§ **What to work on**: Below are the records; pull every line that includes "scene".

§ **Given data**:

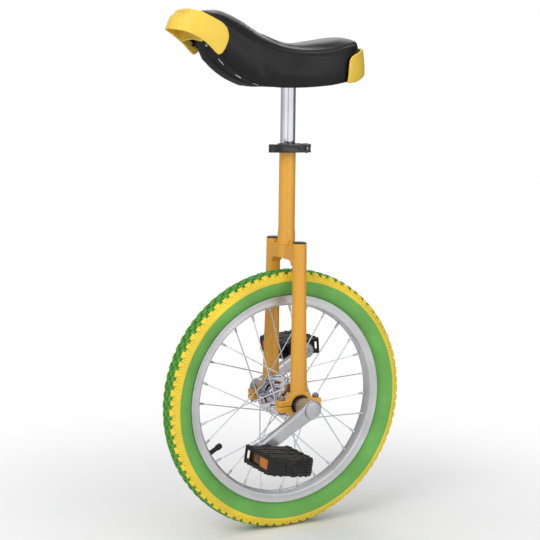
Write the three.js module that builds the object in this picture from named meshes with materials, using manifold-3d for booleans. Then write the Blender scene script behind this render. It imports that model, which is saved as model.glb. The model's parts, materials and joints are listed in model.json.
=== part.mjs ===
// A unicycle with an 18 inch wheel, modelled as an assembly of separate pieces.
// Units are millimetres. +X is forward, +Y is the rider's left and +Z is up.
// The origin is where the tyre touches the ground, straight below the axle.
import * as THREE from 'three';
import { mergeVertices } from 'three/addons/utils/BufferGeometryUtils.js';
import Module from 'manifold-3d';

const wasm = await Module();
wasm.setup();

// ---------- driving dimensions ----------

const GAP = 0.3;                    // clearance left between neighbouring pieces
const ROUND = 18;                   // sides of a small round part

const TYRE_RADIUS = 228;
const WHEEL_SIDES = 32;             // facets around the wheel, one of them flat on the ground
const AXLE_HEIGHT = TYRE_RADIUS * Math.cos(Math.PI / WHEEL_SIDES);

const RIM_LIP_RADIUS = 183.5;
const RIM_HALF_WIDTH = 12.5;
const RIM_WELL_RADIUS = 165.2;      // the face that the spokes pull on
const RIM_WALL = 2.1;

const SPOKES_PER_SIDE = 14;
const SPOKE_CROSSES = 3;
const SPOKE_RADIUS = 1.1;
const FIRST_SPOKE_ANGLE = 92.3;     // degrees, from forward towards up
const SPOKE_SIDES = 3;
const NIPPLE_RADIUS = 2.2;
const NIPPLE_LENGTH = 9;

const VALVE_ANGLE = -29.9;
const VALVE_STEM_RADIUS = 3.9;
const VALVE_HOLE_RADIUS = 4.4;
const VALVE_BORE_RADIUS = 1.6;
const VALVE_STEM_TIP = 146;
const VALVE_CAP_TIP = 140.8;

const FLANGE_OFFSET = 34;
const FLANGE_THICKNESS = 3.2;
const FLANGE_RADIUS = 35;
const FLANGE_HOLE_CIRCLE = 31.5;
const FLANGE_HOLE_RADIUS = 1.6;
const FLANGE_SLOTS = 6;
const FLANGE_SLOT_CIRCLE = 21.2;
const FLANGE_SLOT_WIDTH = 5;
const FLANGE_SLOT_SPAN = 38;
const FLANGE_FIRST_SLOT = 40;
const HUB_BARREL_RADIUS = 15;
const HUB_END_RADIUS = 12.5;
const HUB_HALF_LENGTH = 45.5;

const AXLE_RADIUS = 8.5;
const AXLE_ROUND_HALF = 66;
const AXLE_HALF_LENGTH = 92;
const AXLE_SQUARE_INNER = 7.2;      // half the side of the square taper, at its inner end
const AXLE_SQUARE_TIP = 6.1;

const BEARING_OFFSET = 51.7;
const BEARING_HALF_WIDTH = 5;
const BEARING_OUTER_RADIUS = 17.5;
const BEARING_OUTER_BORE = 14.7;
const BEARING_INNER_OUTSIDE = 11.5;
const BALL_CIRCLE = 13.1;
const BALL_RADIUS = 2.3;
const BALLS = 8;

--

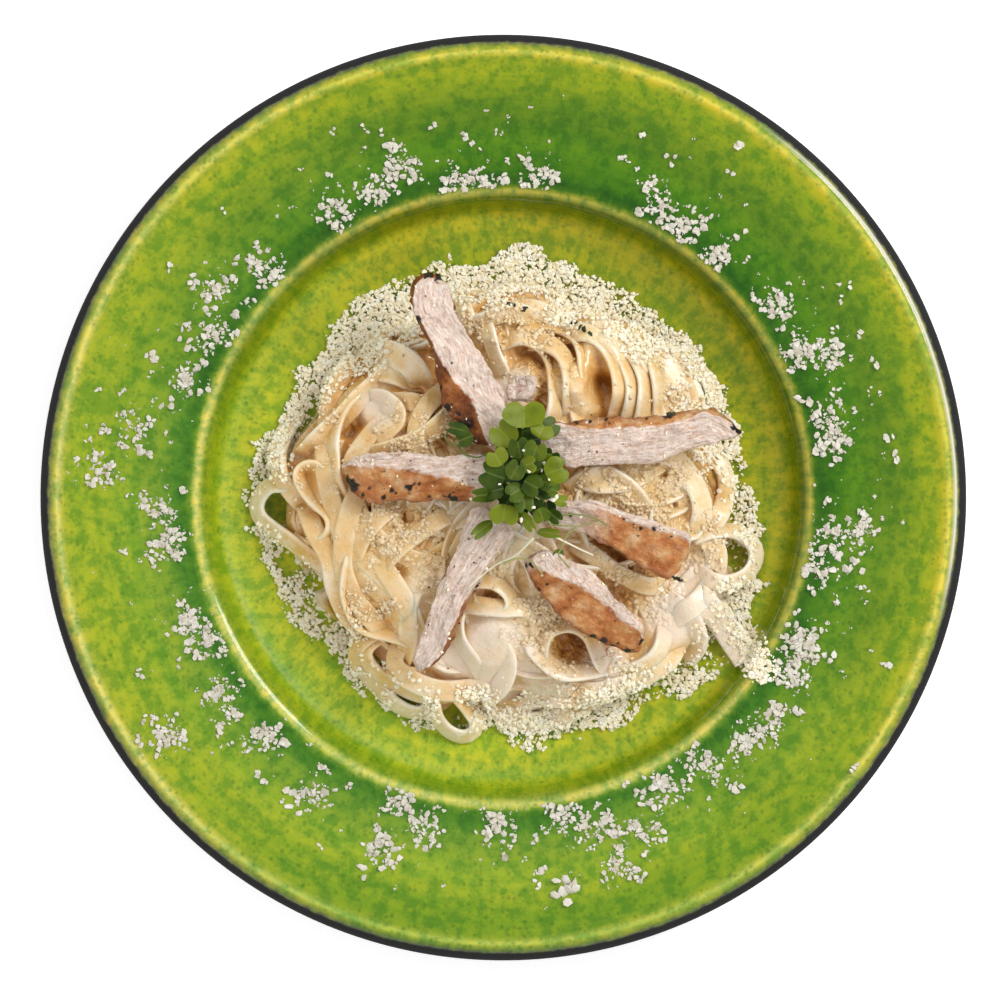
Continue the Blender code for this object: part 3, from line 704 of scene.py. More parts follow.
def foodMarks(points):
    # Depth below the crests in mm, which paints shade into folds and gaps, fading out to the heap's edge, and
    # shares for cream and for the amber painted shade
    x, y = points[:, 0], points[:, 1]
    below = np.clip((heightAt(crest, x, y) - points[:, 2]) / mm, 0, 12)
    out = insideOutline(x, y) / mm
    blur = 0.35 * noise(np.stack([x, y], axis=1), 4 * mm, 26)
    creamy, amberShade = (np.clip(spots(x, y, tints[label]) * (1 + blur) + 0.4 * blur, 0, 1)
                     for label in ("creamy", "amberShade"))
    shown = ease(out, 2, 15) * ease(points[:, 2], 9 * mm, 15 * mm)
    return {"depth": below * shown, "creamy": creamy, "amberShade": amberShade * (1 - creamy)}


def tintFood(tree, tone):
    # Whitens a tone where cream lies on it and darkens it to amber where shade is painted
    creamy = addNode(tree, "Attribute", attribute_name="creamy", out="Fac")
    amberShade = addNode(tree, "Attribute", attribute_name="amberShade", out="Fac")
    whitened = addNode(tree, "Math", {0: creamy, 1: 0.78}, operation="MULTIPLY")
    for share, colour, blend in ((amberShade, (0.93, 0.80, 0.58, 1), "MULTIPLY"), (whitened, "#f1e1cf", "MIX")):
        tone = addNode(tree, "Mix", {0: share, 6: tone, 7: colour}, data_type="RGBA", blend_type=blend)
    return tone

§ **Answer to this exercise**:
Write the three.js module that builds the object in this picture from named meshes with materials, using manifold-3d for booleans. Then write the Blender scene script behind this render. It imports that model, which is saved as model.glb. The model's parts, materials and joints are listed in model.json.
Continue the Blender code for this object: part 3, from line 704 of scene.py. More parts follow.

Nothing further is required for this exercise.